This snippet from an obscure essay on music3 likewise underscores how content demands everything from its the creator while returning so little:
free and excessive content
But what is content, anyway?
As a word, “content” is impossible to avoid using if you work in any industry from marketing to video editing. Undoubtedly, it’s a versatile term, and it seems harmless—what could blander than a word that may as well be interchangeable “stuff”?
I admit I initially struggled to define “content” as I wrote this newsletter, until I came across this tweet from Doomscrolling Reminder Bot creator Karen K. Ho, about the movie Turning Red:
Content is work. More specifically, it’s digitally native work that maintains the mystique and immateriality of digital things, while exerting tangible, analog pressure on its creator. The best metaphor for it is perhaps an evil digital-to-analog converter4, converting abstract and grandiose notions of online domination into physical sensations, in this case, almost-certain pain for the content creator and potentially pleasure for the content consumer.
It’s nothing as innocuous as “stuff.”
We may call something a “newsletter,” “song,” or “show,” but to the person signing the praises of “content” or, more materially, signing the paychecks, it’s all “content.” It’s designed to fill up a container—for example, a /news or /blog section of a website, or the bonus track section of a “digital deluxe edition” album—hit a production quota, or create another monetizable presence. Content is a broad term that blurs the distinctions between a vast array of human skills, from writer to illustrator—it’s all the same to the person(s) demanding the creation of content, so long as it works.
Content is work that must work. It has to connect with an audience, it has to sizzle, it has to be compelling. Note how “content” itself is the agent in these constructions, performing extraordinarily animated, human-like actions for enraptured audiences, while the creators themselves are less visible and more isolated. This content-as-prime-mover notion is especially evident in the seemingly redundant term “content marketing.”
What is content marketing? This answer from Oracle doesn’t get us much further than telling us that content marketing is marketing, but driven by that muse/god/demon, content:
Content marketing is the process of creating and distributing digital assets, such as blog posts, videos, ebooks, technical and solution briefs, and a variety of other digital content to provide information to your audience.
Content marketing is essential to search engine optimization (SEO) success. To rank at the top of online search results, you need to create engaging, high-quality, in-depth content related to your industry, business, and message.
As a former content marketer, my spin on this jargon is that, whereas marketing by itself is mostly about ideas and plans, content marketing is about work—utilitarian work that can be done by any person (“you”), across any format (“a variety of other digital content”), under pressure "(“essential…you need”), to prostrate before some idealized, romanticized, and almost godlike form (“engaging, high-quality, in-depth”). Content marketing connects the analog domain of people painfully churning out content with the digital one of pontificating about the wonders of content. And there’s obvious tension between the work quality expected by content evangelists and the grunting conditions of the creators doing the work.

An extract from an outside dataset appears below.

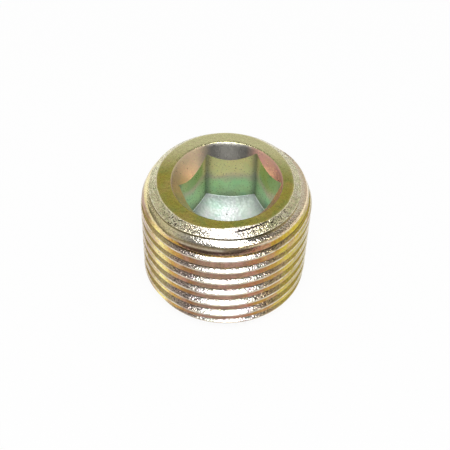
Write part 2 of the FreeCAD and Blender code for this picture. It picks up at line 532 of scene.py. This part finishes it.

To add to the pressure, those evangelists require evidence of that work, more so than ever in the content marketing context. That content is tracked with a precision that would make Frederick Winslow Taylor5 blush. Marketing analytics, KPIs, customer-expected ROI: Whether a creator works solo or as part of a content mill/content marketing firm, they’re on the clock and being watched.
Ultimately, to orient a business around the imperatives of content is to force creators to create anything (“digital assets”—the implied possibilities are endless) that can, under ideal circumstances, navigate the ever-shifting tides of search, social media, and other online communications channels to grab someone’s attention. It demands flexibility from creators, who are expected to master multiple forms, with complete deference to niche consumer preference and opaque algorithms.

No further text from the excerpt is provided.